Data section:
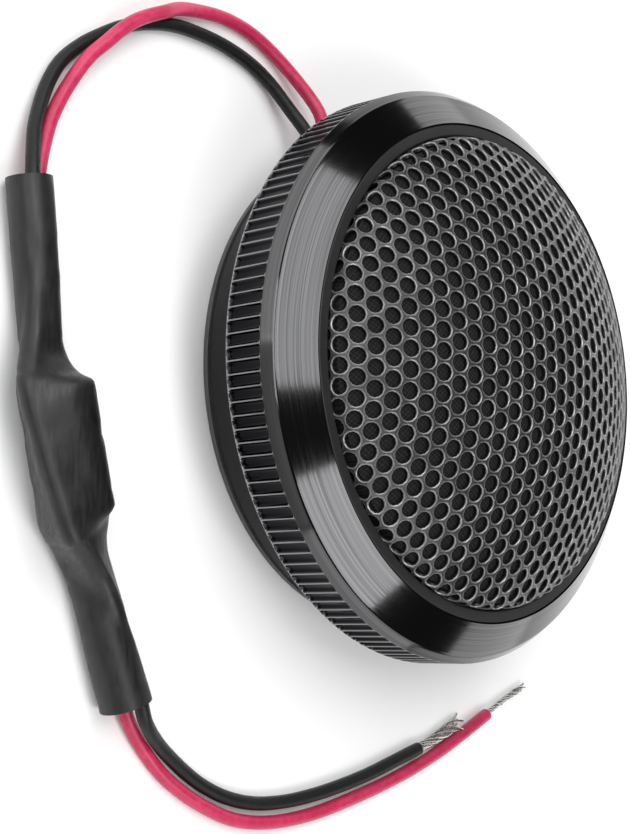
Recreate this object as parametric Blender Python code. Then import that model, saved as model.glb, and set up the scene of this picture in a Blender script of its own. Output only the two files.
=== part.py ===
"""Car tweeter: a 60 mm bezel-mounted dome tweeter with its in-line capacitor lead.

The tweeter lies on its back, with the sound axis along +Z and the origin at the centre of the
rear cover's flat face. Lengths below are in millimetres and angles in degrees; every mesh is
built in metres. X and Y lie in the plane of the surface that the tweeter and its leads rest on.
"""
from math import ceil, cos, pi, radians, sin, sqrt

import bmesh
import bpy
from mathutils import Matrix, Vector

MM = 0.001
GAP = 0.1            # assembly gap between two pieces that touch
SEGMENTS = 36        # facets round a large turned piece
FINE_SEGMENTS = 12   # facets round a screw, a bore or a capacitor

# Bezel: bevelled front, narrow chamfer and a knurled side
BEZEL_RADIUS = 30.0
BEVEL_OUTER_RADIUS = 29.3
BEVEL_OUTER_Z = 13.4
BEVEL_INNER_RADIUS = 25.9
LIP_Z = 16.0
KNURL_TOP_Z = 12.35
SHOULDER_Z = 7.4
KNURL_TEETH = 144
KNURL_DEPTH = 0.35
BEZEL_BORE_RADIUS = 26.3
BEZEL_STEP_Z = 14.6

# Grille: a domed sheet in a narrow frame, with cloth behind it
GRILLE_RADIUS = 24.5
GRILLE_SPHERE_RADIUS = 44.9
GRILLE_APEX_Z = 24.0
GRILLE_THICKNESS = 0.5
GRILLE_FLANGE_Z = 13.3
CLOTH_THICKNESS = 0.15
CLOTH_FLANGE_Z = 13.05

# Rear cup and its cover
CUP_RADIUS = 25.75
CUP_BORE_RADIUS = 24.0
CUP_BOTTOM_Z = 1.15
CUP_TOP_Z = 12.0
COVER_RIM_HEIGHT = 0.75
COVER_THICKNESS = 1.6
BOSS_CIRCLE_RADIUS = 21.9
BOSS_RADIUS = 2.3
BOSS_BORE_RADIUS = 0.9
BOSS_TOP_Z = 10.5
BOSS_ANGLES = (30.0, 150.0, 270.0)
SCREW_SHANK_RADIUS = 0.8
SCREW_HEAD_RADIUS = 1.6
SCREW_HEAD_HEIGHT = 0.75

# Driver: frame, motor and moving dome
FRAME_BORE_RADIUS = 16.1
FRAME_RADIUS = 23.8
FRAME_BOTTOM_Z = 10.6
FRAME_TOP_Z = 12.2
HUB_TOP_Z = 13.15
YOKE_RADIUS = 16.0
YOKE_BOTTOM_Z = 5.2
YOKE_FLOOR_Z = 7.2
MOTOR_TOP_Z = 13.1
AIR_GAP_OUTER_RADIUS = 13.5
POLE_RADIUS = 12.45
MAGNET_RADIUS = 12.0
MAGNET_TOP_Z = 11.1
COIL_INNER_RADIUS = 12.88
COIL_OUTER_RADIUS = 13.22
DOME_RADIUS = 12.7
DOME_BASE_Z = 14.65
DOME_APEX_Z = 19.8
DOME_THICKNESS = 0.2

# Leads
LEAD_RADIUS = 0.7
EXIT_ANGLE = 116.0
LEAD_SPACING = 2.3
LEAD_EXIT_Z = 3.0
GROMMET_HALF_LENGTH = 2.5
GROMMET_HALF_HEIGHT = 1.3
GROMMET_FLANGE = 1.05
TAB_ANGLES = (102.0, 130.0)
TAB_CIRCLE_RADIUS = 20.6
TINSEL_RADIUS = 0.15
CAPACITOR_RADIUS = 3.15
CAPACITOR_LENGTH = 11.0
CAPACITOR_CRIMP = 1.6
CAPACITOR_AXIS_Z = 3.5
CAPACITOR_WIRE_RADIUS = 0.3
SLEEVE_WALL = 0.25
SLEEVE_SIDES = 20
STRAND_RADIUS = 0.45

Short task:
The whole listing above needs to be written out again exactly.

Response:
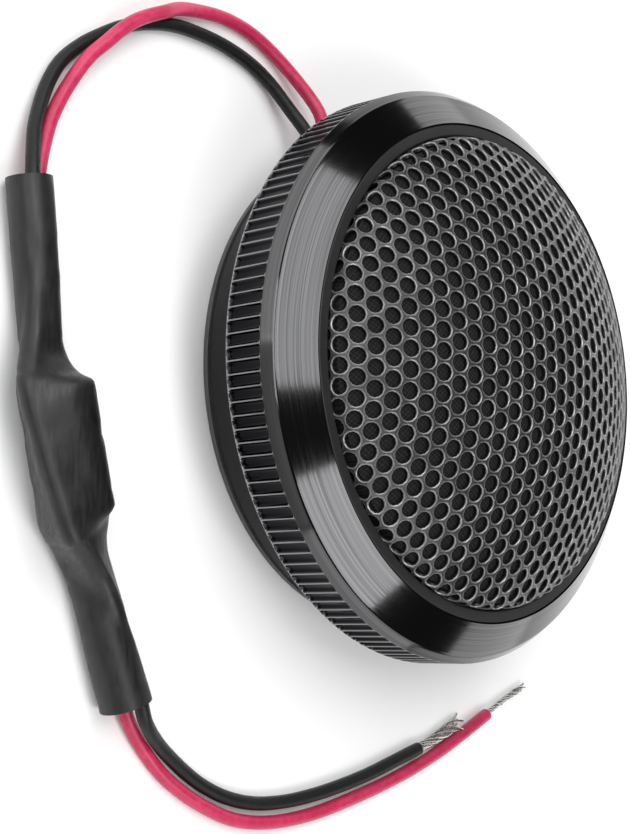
Recreate this object as parametric Blender Python code. Then import that model, saved as model.glb, and set up the scene of this picture in a Blender script of its own. Output only the two files.
=== part.py ===
"""Car tweeter: a 60 mm bezel-mounted dome tweeter with its in-line capacitor lead.

The tweeter lies on its back, with the sound axis along +Z and the origin at the centre of the
rear cover's flat face. Lengths below are in millimetres and angles in degrees; every mesh is
built in metres. X and Y lie in the plane of the surface that the tweeter and its leads rest on.
"""
from math import ceil, cos, pi, radians, sin, sqrt

import bmesh
import bpy
from mathutils import Matrix, Vector

MM = 0.001
GAP = 0.1            # assembly gap between two pieces that touch
SEGMENTS = 36        # facets round a large turned piece
FINE_SEGMENTS = 12   # facets round a screw, a bore or a capacitor

# Bezel: bevelled front, narrow chamfer and a knurled side
BEZEL_RADIUS = 30.0
BEVEL_OUTER_RADIUS = 29.3
BEVEL_OUTER_Z = 13.4
BEVEL_INNER_RADIUS = 25.9
LIP_Z = 16.0
KNURL_TOP_Z = 12.35
SHOULDER_Z = 7.4
KNURL_TEETH = 144
KNURL_DEPTH = 0.35
BEZEL_BORE_RADIUS = 26.3
BEZEL_STEP_Z = 14.6

# Grille: a domed sheet in a narrow frame, with cloth behind it
GRILLE_RADIUS = 24.5
GRILLE_SPHERE_RADIUS = 44.9
GRILLE_APEX_Z = 24.0
GRILLE_THICKNESS = 0.5
GRILLE_FLANGE_Z = 13.3
CLOTH_THICKNESS = 0.15
CLOTH_FLANGE_Z = 13.05

# Rear cup and its cover
CUP_RADIUS = 25.75
CUP_BORE_RADIUS = 24.0
CUP_BOTTOM_Z = 1.15
CUP_TOP_Z = 12.0
COVER_RIM_HEIGHT = 0.75
COVER_THICKNESS = 1.6
BOSS_CIRCLE_RADIUS = 21.9
BOSS_RADIUS = 2.3
BOSS_BORE_RADIUS = 0.9
BOSS_TOP_Z = 10.5
BOSS_ANGLES = (30.0, 150.0, 270.0)
SCREW_SHANK_RADIUS = 0.8
SCREW_HEAD_RADIUS = 1.6
SCREW_HEAD_HEIGHT = 0.75

# Driver: frame, motor and moving dome
FRAME_BORE_RADIUS = 16.1
FRAME_RADIUS = 23.8
FRAME_BOTTOM_Z = 10.6
FRAME_TOP_Z = 12.2
HUB_TOP_Z = 13.15
YOKE_RADIUS = 16.0
YOKE_BOTTOM_Z = 5.2
YOKE_FLOOR_Z = 7.2
MOTOR_TOP_Z = 13.1
AIR_GAP_OUTER_RADIUS = 13.5
POLE_RADIUS = 12.45
MAGNET_RADIUS = 12.0
MAGNET_TOP_Z = 11.1
COIL_INNER_RADIUS = 12.88
COIL_OUTER_RADIUS = 13.22
DOME_RADIUS = 12.7
DOME_BASE_Z = 14.65
DOME_APEX_Z = 19.8
DOME_THICKNESS = 0.2

# Leads
LEAD_RADIUS = 0.7
EXIT_ANGLE = 116.0
LEAD_SPACING = 2.3
LEAD_EXIT_Z = 3.0
GROMMET_HALF_LENGTH = 2.5
GROMMET_HALF_HEIGHT = 1.3
GROMMET_FLANGE = 1.05
TAB_ANGLES = (102.0, 130.0)
TAB_CIRCLE_RADIUS = 20.6
TINSEL_RADIUS = 0.15
CAPACITOR_RADIUS = 3.15
CAPACITOR_LENGTH = 11.0
CAPACITOR_CRIMP = 1.6
CAPACITOR_AXIS_Z = 3.5
CAPACITOR_WIRE_RADIUS = 0.3
SLEEVE_WALL = 0.25
SLEEVE_SIDES = 20
STRAND_RADIUS = 0.45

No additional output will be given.